Not long after, though, light comes into Smiley's life, in the physical shape of the Circus del Sol (again, pay attention to the name...), where Madame Luna allows Smiley to see beyond the immediate reality and constraints of his life in a beautiful moment when the situation creates one of those moments when, though the words you hear are what is being said, they mean something completely different to you:
 
'Do you, Smiley Hanlon, want to be a girl?'
'Yeah.'
'Not in this universe.'
Smiley had forgotten all about his question.
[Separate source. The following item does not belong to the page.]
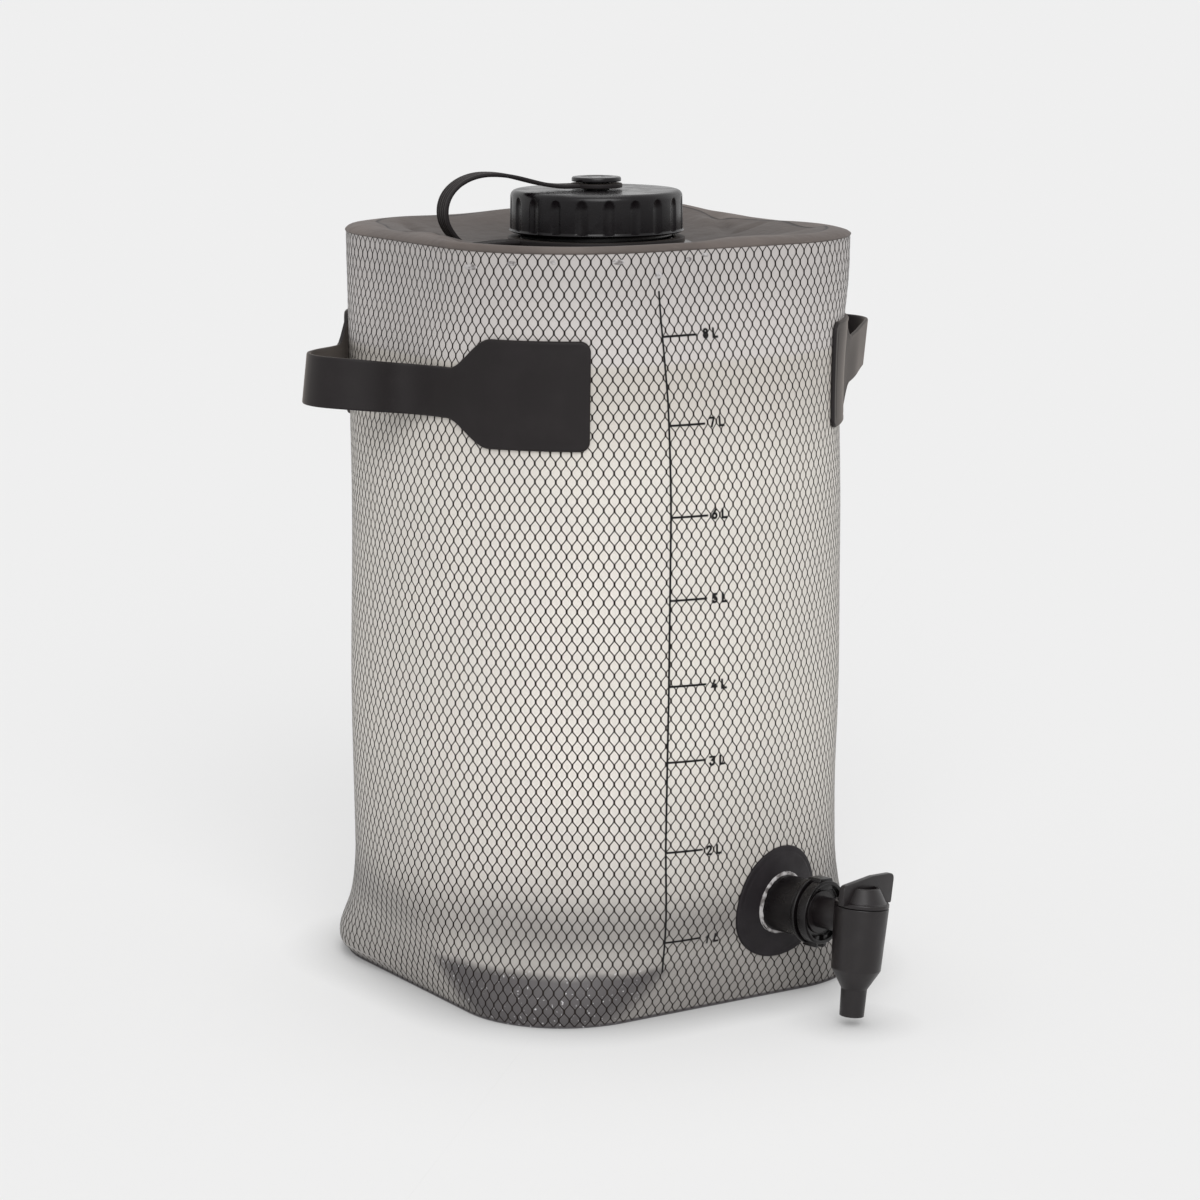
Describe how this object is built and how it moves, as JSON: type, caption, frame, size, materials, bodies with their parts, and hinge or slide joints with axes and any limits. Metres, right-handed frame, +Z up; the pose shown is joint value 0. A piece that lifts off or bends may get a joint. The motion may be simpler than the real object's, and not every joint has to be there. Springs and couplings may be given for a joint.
{
  "type": "soft water container",
  "caption": "Standing soft water bag with a net-reinforced clear wall, tethered wide screw cap, side handles and a dispensing tap.",
  "frame": {"origin": "middle of the flat base, on the surface that the bag stands on", "axes": "+Z up along the cap's axis, handles on +X and -X, tap on the -Y side"},
  "size_m": [0.26, 0.244, 0.3239],
  "materials": {
    "film": "satin translucent film with a moulded-in dark net",
    "panel": "matt coated fabric",
    "strap": "matt flexible plastic",
    "cap": "fine-textured moulded plastic",
    "seal": "soft matt silicone",
    "tap": "fine-textured moulded plastic",
    "weld": "clear weld bead"
  },
  "bodies": {
    "root": {"side_wall": "film", "base_panel": "panel", "top_panel": "panel", "neck": "cap", "tether_ring": "strap", "tether_strap": "strap", "handle_left_front_pad": "strap", "handle_left_rear_pad": "strap", "handle_right_front_pad": "strap", "handle_right_rear_pad": "strap", "tap_patch": "panel", "tap_port": "tap", "port_weld_ring": "weld"},
    "eye": {"tether_eye": "strap"},
    "cap": {"cap_shell": "cap", "cap_seal": "seal", "cap_stud": "cap"},
    "left_loop": {"handle_left_strap": "strap"},
    "right_loop": {"handle_right_strap": "strap"},
    "collar": {"tap_collar": "tap"},
    "tap": {"tap_body": "tap", "port_seal": "seal"},
    "knob": {"tap_knob": "tap", "tap_plug": "tap", "plug_ring": "seal"}
  },
  "joints": [
    {"name": "cap_lift", "type": "slide", "parent": "root", "child": "eye", "axis": [0, 0, 1], "range_m": [0, 0.0064], "deforming": ["tether_strap"]},
    {"name": "cap_turn", "type": "hinge", "parent": "eye", "child": "cap", "pos_m": [0, 0, 0.3], "axis": [0, 0, 1], "range_deg": [0, 540]},
    {"name": "handle_left_lift", "type": "hinge", "parent": "root", "child": "left_loop", "pos_m": [-0.09647, 0, 0.2457], "axis": [0, 1, 0], "range_deg": [-20, 35], "stiffness_Nm_per_rad": 0.05},
    {"name": "handle_right_lift", "type": "hinge", "parent": "root", "child": "right_loop", "pos_m": [0.09647, 0, 0.2457], "axis": [0, -1, 0], "range_deg": [-20, 35], "stiffness_Nm_per_rad": 0.05},
    {"name": "tap_collar_turn", "type": "hinge", "parent": "root", "child": "collar", "pos_m": [0.02503, -0.09542, 0.0404], "axis": [0.2521, -0.9677, 0], "range_deg": [0, 90]},
    {"name": "tap_swivel", "type": "hinge", "parent": "root", "child": "tap", "pos_m": [0.02503, -0.09542, 0.0404], "axis": [0.2521, -0.9677, 0], "range_deg": [-90, 90]},
    {"name": "tap_knob_turn", "type": "hinge", "parent": "tap", "child": "knob", "pos_m": [0.03524, -0.13462, 0.0404], "axis": [0.1179, 0.0307, 0.9925], "range_deg": [0, 90]}
  ],
  "couplings": [
    {"joint": "cap_lift", "follows": "cap_turn", "m_per_rad": 0.00066845}
  ]
}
Did she just ask me if I wanted to be a girl?
 
And here the beauty of acting, the experience not so much of 'presenting a fake character', but allowing someone who is inside of you to use your body to surface from deep inside you and smile to the world, becomes for Smiley a cathartic epiphany, that will, in the long term, change his life.
 
Solitude is deemed 'too tough' for Smiley, like it had for his mother (a hint at how hard it is to break patterns?) and he ends up in New York, where, things will change, but not necessarily for the better. In fact, if Steinbeck was concerned with the rural setting of the Dust Bowl, Doug Howery's 'Dust Bowl' covers both town and country and the Big Apple is 'colder' than Solitude, but at least, it allows Smiley to chase that pot of gold at the end of the rainbow which he novel mentions repeatedly. Smiley has now turned into the actress she had experienced being for the first time back in Solitude, and a convincing, persuasive one, while the narrator engages us on a play of words with religious meanings:
 
"Are you real?" the trick asked, "I mean, you are a woman, right?" She had to make a believer out of this one.  Sixteen years pass, in the frustration of a New York where nothing changes, where The New York Times insists that 'Homosexuality' is still a 'concern', but.... on the horizon, a new light shines for Smiley, "The big, man-made neon star with an overlook towered on the hill about the valley of rapids, Virginia."